What would that look like?

 

A corporate culture where creative roles are not diminished based on outdated stereotypes, but are celebrated for their contributions to our collective success. Where women are not routinely talked over in meetings because the culture values listening at least as much as speaking. Where "heart” is prized as a superpower—one essential to creating products, services, and organizations that truly resonate with the human experience. Where senior leaders lead with conviction, not because they are misanthropic egomaniacs on a vision quest, but because they have avidly and routinely sought input from a diverse range of viewpoints, and actually know what they're talking about.

 

Let's start here. Take a personal inventory. Ask yourself:

 

  • "In what ways do I feel obliged to perform masculinity at work?"

  • "What negative impacts might my behaviors have on others?"

  • "In what ways, big or small, do I uphold biases against femininity?"

  • "How might I become an agent of change?"

  • "How do I react when a woman at work displays stereotypically masculine traits, such as assertiveness or self-confidence?"

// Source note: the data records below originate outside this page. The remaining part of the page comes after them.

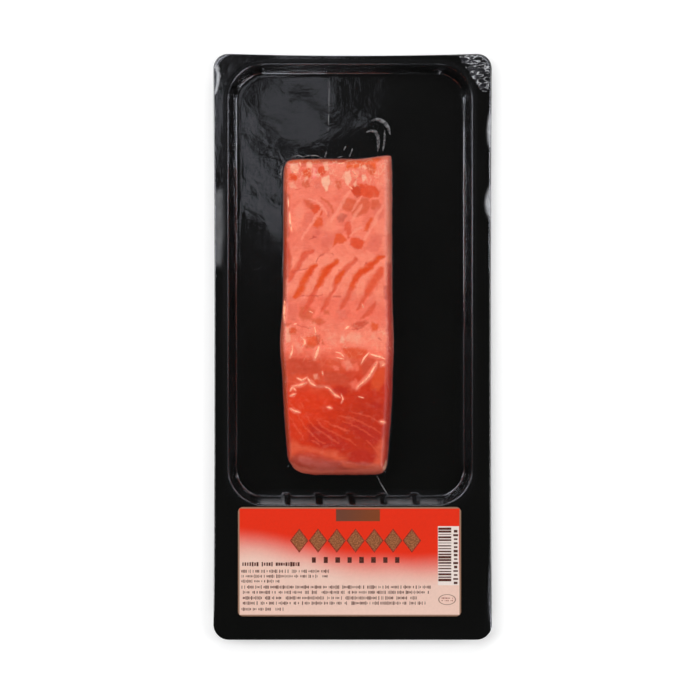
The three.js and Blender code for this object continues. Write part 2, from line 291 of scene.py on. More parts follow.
def section_rings():
    """The tray's rings from its edge to the floor's middle: (share out to the edge or in to the middle, inset, z)."""
    rim = [(share, WALL_SPAN[0], RIM - band_drop(share)) for share in RIM_SHARES]
    wall = [(0, inset, z) for inset, z in well_wall()]
    floor = [(-share, WALL_SPAN[1], FLOOR) for share in FLOOR_SHARES]
    return rim + wall + floor


def tray_tree():
    """The formed sheet: a grid whose rows follow the section in, and whose columns run round the well."""
    nodes, given = geometry_tree("Formed tray", {
        "Pack Width": "Float", "Pack Length": "Float", "Pack Corner": "Float", "Side Bow": "Float",
        "End Bow": "Float", "Well Width": "Float", "Well Length": "Float", "Well Corner": "Float",
        "Well Centre": "Vector", "Places Round": "Int", "Rings": "Int", "Section": "Object",
        "Wall Run": "Float", "Rib Pitch": "Float", "Rib Count": "Int", "Rib Depth": "Float",
        "Rib Half Top": "Float", "Rib Half Foot": "Float", "Material": "Material",
    })
    here = nodes.add("GeometryNodeInputPosition")

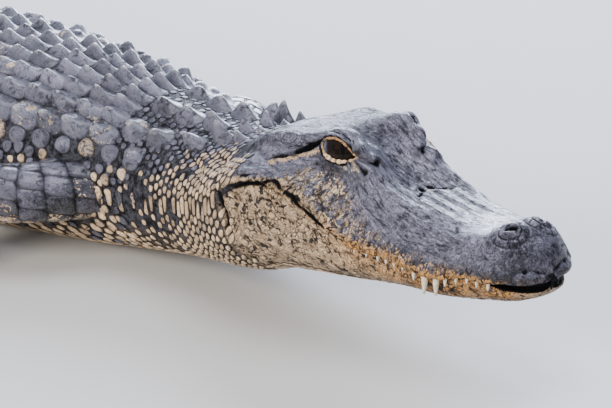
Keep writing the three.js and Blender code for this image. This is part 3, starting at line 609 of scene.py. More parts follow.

  • "How would I react if a woman at work refused to exhibit stereotypically feminine traits, such as performing unpaid emotional labor?"

 

What do you say, fellas? Is it lonely up in your Mojo Dojo Casa House? Can business and design get back together, on a better footing? Because we have some real talk for you:

 

No one asked for Internet-enabled toasters, or juicers controlled by smart phones. No one wants your bored ape NFTs, your crypto ponzi scheme, or your dystopian dumpster truck. No one asked for your overpriced goggles, or your porn-bot aggregator.

 

Technology exists to improve the lives of people, yet you have no idea what people really want and need. Let's face it: You don't know where you're going, and you won't stop to ask directions.

 

"Well, Katrina, if you're so smart, what DO people really want and need?"

 

Great question, Ken! Now you're thinking like a designer.